The form of the final stanzas indicates that the new darknesses within the poem are of a more intimate and tragic nature, but to ascertain their exact composition as mental darknesses one must unpack the abstract images Dickinson uses to describe them. For example, the concept of plural “darknesses” that are “larger” – more painful, more gloomy – than the “Dark” described previously is an invaluable characterization. The darknesses are also characterized as “Evenings of the Brain”, and when “The Bravest” try to escape them, they end up getting hit in the “Forehead”. The metaphor to “Evenings” as well as the plurality of the darkness suggests that these darknesses recur regularly, and the use of two cerebral nouns, “brain” and “forehead”, indicates that they occur in the mind. This reading of darknesses is supported by the following lines: “When not a Moon disclose a sign – / Or Star – come out – within -“. The moon and star, possible solutions to physical darkness, are converted to an indefinite nature and used as metaphorical solutions to the many evenings of mental darkness. The fact that the potential solutions could be internal in nature also speaks to the mental aspect of the darknesses.

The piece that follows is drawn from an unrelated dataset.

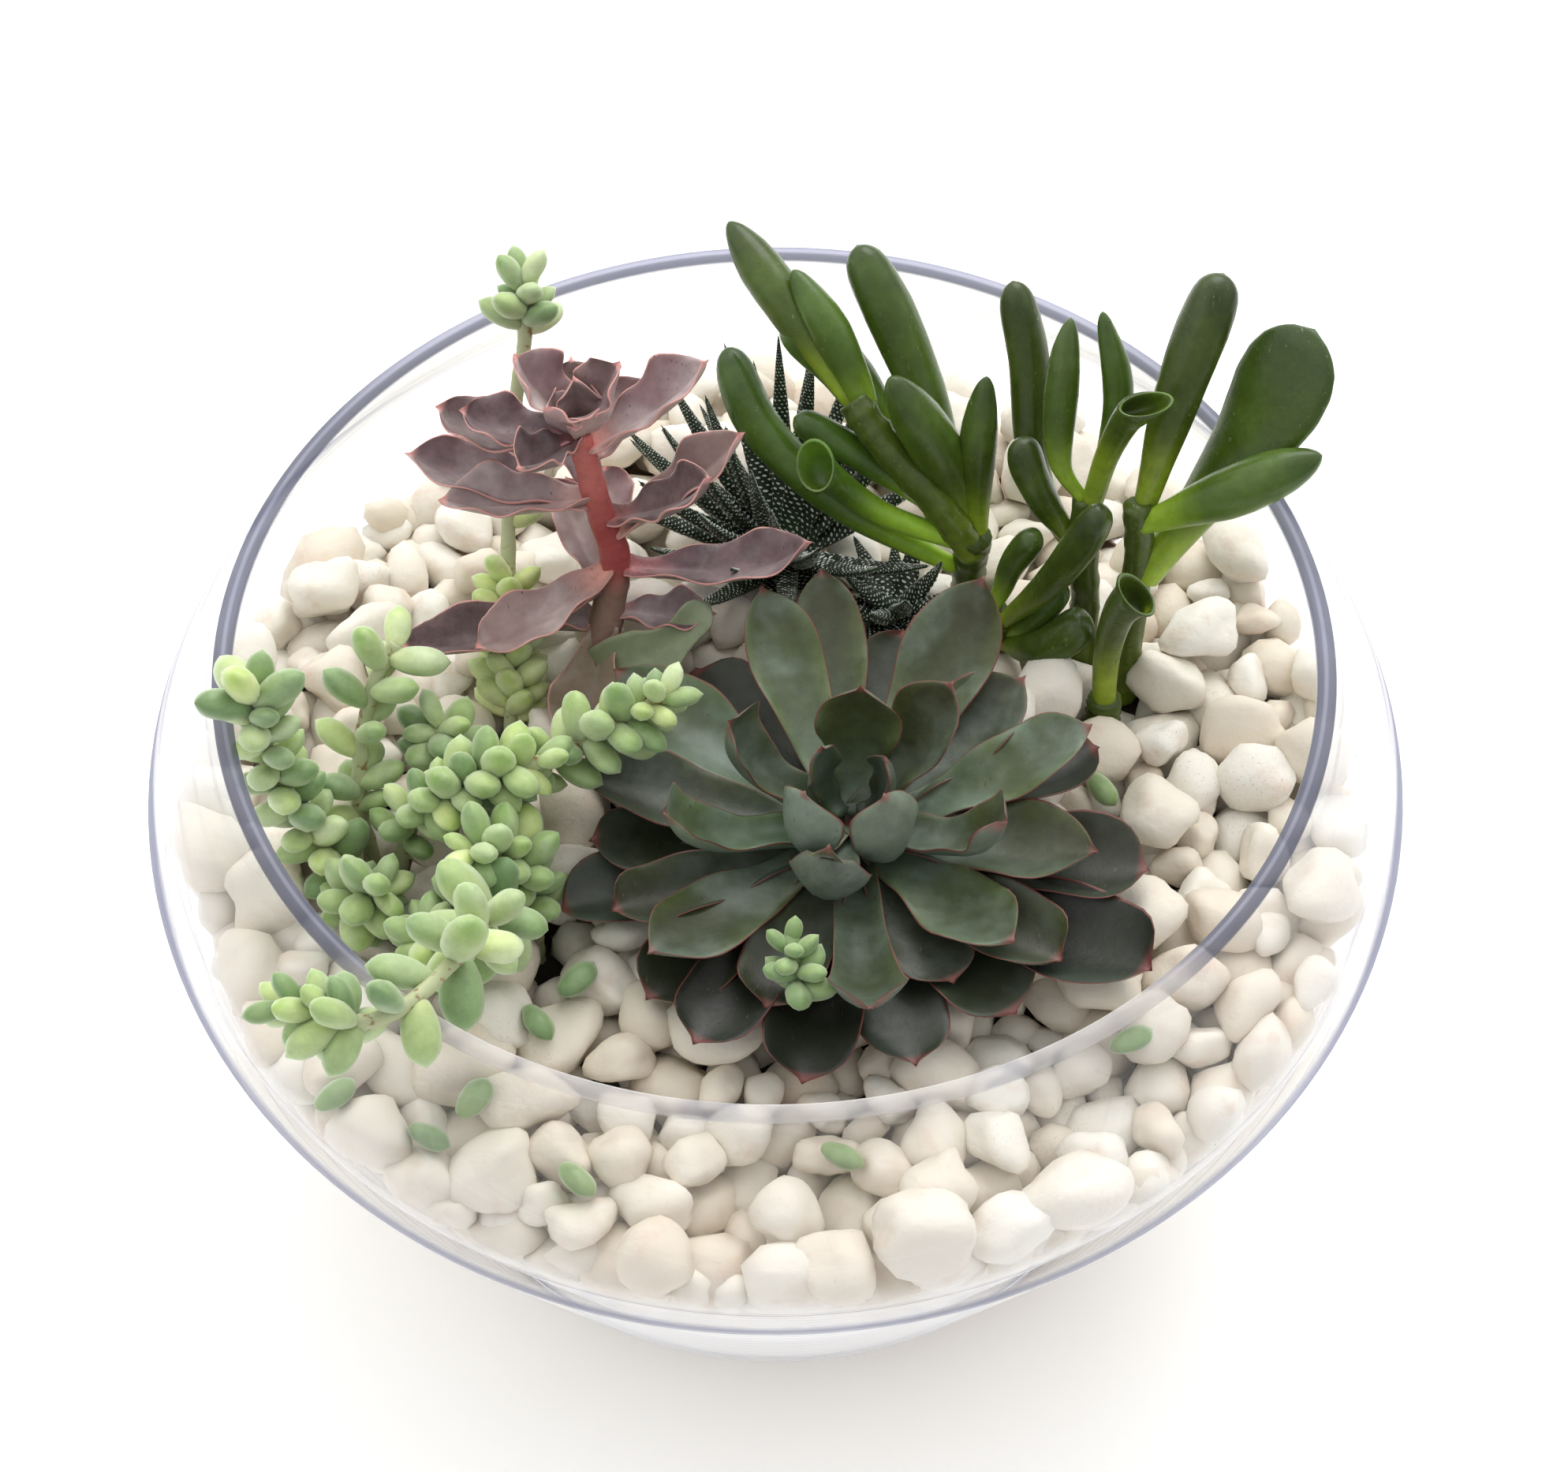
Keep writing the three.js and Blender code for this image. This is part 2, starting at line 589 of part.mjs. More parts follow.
// Top stones on a sunflower spiral, from the bare soil out to the glass, the front ones larger.
// Each is sunk until it is clear of the plants and the glass, or left out.
function topPebbles() {
  const spread = PEBBLE_SPACING / 1.905;
  const reach = 128;
  const stones = [];
  for (let i = 23; i < 85; i += 1) {
    const angle = i * GOLDEN_ANGLE;
    const distance = Math.min(spread * Math.sqrt(i), reach) + 2 * (draw(i) - 0.5);
    const [x, y] = [distance * Math.cos(angle), distance * Math.sin(angle)];
    const radius = PEBBLE_RADIUS * (0.82 + 0.3 * draw(i + 0.7) - (0.12 * y) / MOUTH_RADIUS);
    for (let sunk = 0; sunk < 0.9; sunk += 0.15) {
      const stone = pebble(i, x, y, BED_TOP + radius * (0.42 - sunk), radius);
      if (touches(stone, planted)) continue;
      stones.push(stone);
      break;
    }
  }
  return stones;
}

function pebbleBed() {
  const mass = fuse([pebbleMass(), ...topPebbles()]);
  return holes.reduce((rest, hole) => rest.subtract(hole), mass);
}

const bed = pebbleBed();
planted.push(bed);
addPiece("pebble_bed", bed, { color: 0xece4d8, roughness: 0.7 });

// Loose pieces that fell on top, each lowered until it lies on what is under it

function settle(make, from) {
  let height = from;
  while (touches(make(height), planted)) height -= 1;
  while (!touches(make(height - 1), planted)) height -= 1;
  while (!touches(make(height - GAP), planted)) height -= GAP;
  return make(height);
}

// Where each fallen leaf lies, how it is turned in degrees, and its length.
const FALLEN_LEAVES = [
  [-67, -97, 70, 13], [-76, -108, 20, 12], [-43, -117, 130, 13], [-97, -86, 40, 13], [78, -85, 10, 12],
  [14, -113, 160, 12], [-45, -62, 50, 14], [-52, -78, 110, 12], [76, -12, 80, 12],
];

FALLEN_LEAVES.forEach(([x, y, turn, length], index) => {
  const angle = THREE.MathUtils.degToRad(turn);
  const ahead = new THREE.Vector3(Math.cos(angle), Math.sin(angle), 0);
  const leaf = settle((z) => sedumLeaf(new THREE.Vector3(x, y, z), ahead, length), 140);
  planted.push(leaf);
  addPiece(`sedum_fallen_${index + 1}`, leaf, { color: 0x93b56a, roughness: 0.5 });
});

function sprig(z) {
  const points = [[2, -72, z - 3], [3, -68, z + 1], [1, -64, z + 4]];
  const line = new THREE.CatmullRomCurve3(points.map(vector));
  const leaves = [];
  for (let i = 0; i < 4; i += 1) {
    const angle = i * 2.4;
    const out = new THREE.Vector3(Math.cos(angle), Math.sin(angle), 0.25 + i * 0.12).normalize();
    const along = line.getPoint(0.25 + i * 0.09);
    leaves.push(sedumLeaf(along.addScaledVector(out, 4), out, 9));
  }
  return fuse([stem(points, 1.2, 2), ...leaves]);
}

const sprigBody = settle(sprig, 170);
addPiece("sedum_sprig", sprigBody, { color: 0xb2cf7e, roughness: 0.5 });

export default terrarium;
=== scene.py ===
import json
import math

import bmesh
import bpy
import numpy as np
from mathutils import Matrix, Vector, kdtree, noise

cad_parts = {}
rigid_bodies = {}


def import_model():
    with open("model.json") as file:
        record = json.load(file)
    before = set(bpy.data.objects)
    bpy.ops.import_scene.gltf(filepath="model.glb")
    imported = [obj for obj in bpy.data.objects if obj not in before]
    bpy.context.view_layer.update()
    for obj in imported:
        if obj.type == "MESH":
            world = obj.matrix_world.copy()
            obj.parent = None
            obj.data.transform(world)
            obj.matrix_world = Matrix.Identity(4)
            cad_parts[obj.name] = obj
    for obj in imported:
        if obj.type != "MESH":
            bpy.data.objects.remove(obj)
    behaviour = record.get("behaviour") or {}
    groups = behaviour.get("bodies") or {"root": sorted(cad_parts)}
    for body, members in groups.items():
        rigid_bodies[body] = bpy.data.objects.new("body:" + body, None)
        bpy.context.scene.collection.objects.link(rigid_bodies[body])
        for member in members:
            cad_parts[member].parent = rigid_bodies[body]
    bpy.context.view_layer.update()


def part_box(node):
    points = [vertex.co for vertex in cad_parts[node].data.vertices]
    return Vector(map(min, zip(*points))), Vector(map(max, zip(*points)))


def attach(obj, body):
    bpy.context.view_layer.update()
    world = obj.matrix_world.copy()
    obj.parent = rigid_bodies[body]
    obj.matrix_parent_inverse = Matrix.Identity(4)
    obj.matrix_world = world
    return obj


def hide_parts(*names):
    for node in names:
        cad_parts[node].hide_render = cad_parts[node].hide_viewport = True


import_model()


# Camera
# The photograph looks down on the bowl from in front, 52 degrees above the table, turned a
# little about the line of sight.

LOOK_DOWN = math.radians(52.0)
CAMERA_TURN = math.radians(-0.48)
AIM = Vector((0.0021, 0.0, 0.1329))
DISTANCE = 0.913
FOCAL_LENGTH = 90.54  # mm
SENSOR_WIDTH = 36.0  # mm

ahead = Vector((0.0, math.cos(LOOK_DOWN), -math.sin(LOOK_DOWN)))
level = Vector((1.0, 0.0, 0.0))
upward = level.cross(ahead)
right = level * math.cos(CAMERA_TURN) + upward * math.sin(CAMERA_TURN)
above = upward * math.cos(CAMERA_TURN) - level * math.sin(CAMERA_TURN)
lens = bpy.data.cameras.new("camera")
lens.lens = FOCAL_LENGTH
lens.sensor_width = SENSOR_WIDTH
lens.sensor_fit = "HORIZONTAL"
lens.clip_end = 20.0
camera = bpy.data.objects.new("camera", lens)
bpy.context.scene.collection.objects.link(camera)
camera.matrix_world = (
    Matrix.Translation(AIM - ahead * DISTANCE) @ Matrix((right, above, -ahead)).transposed().to_4x4()
)
bpy.context.scene.camera = camera


# Table top
# The bowl stands on a wide sheet of matt white paper, which lies flat on a table and is faintly
# lit from below.

def shape(name, places, faces, marks=None):
    """A piece made of these places and faces. Each mark gives every place a number of its own."""
    mesh = bpy.data.meshes.new(name)
    mesh.from_pydata([tuple(p) for p in places], [], faces)
    for mark, values in (marks or {}).items():
        layer = mesh.attributes.new(mark, "FLOAT", "POINT")
        layer.data.foreach_set("value", np.asarray(values, dtype=np.float32))
    mesh.polygons.foreach_set("use_smooth", [True] * len(mesh.polygons))
    mesh.update()
    piece = bpy.data.objects.new(name, mesh)
    bpy.context.scene.collection.objects.link(piece)
    return piece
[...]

Dickinson’s poem utilizes an amalgam of form, rhythm, and imagery which are all based on the varied connotations of the word “dark”; however, marked distinctions within those areas ultimately reveal a metaphorical analogy between a literal, physical darkness and metaphorical, mental darknesses that are ultimately more personal and more tragic. The exact composition of that cerebral gloom remains ambiguous, forcing readers to make a personal connection to their own problems – those recurring evenings of mental darkness that are impossible to step away from – while at the same time encouraging them to recognize the collective importance of working against such events.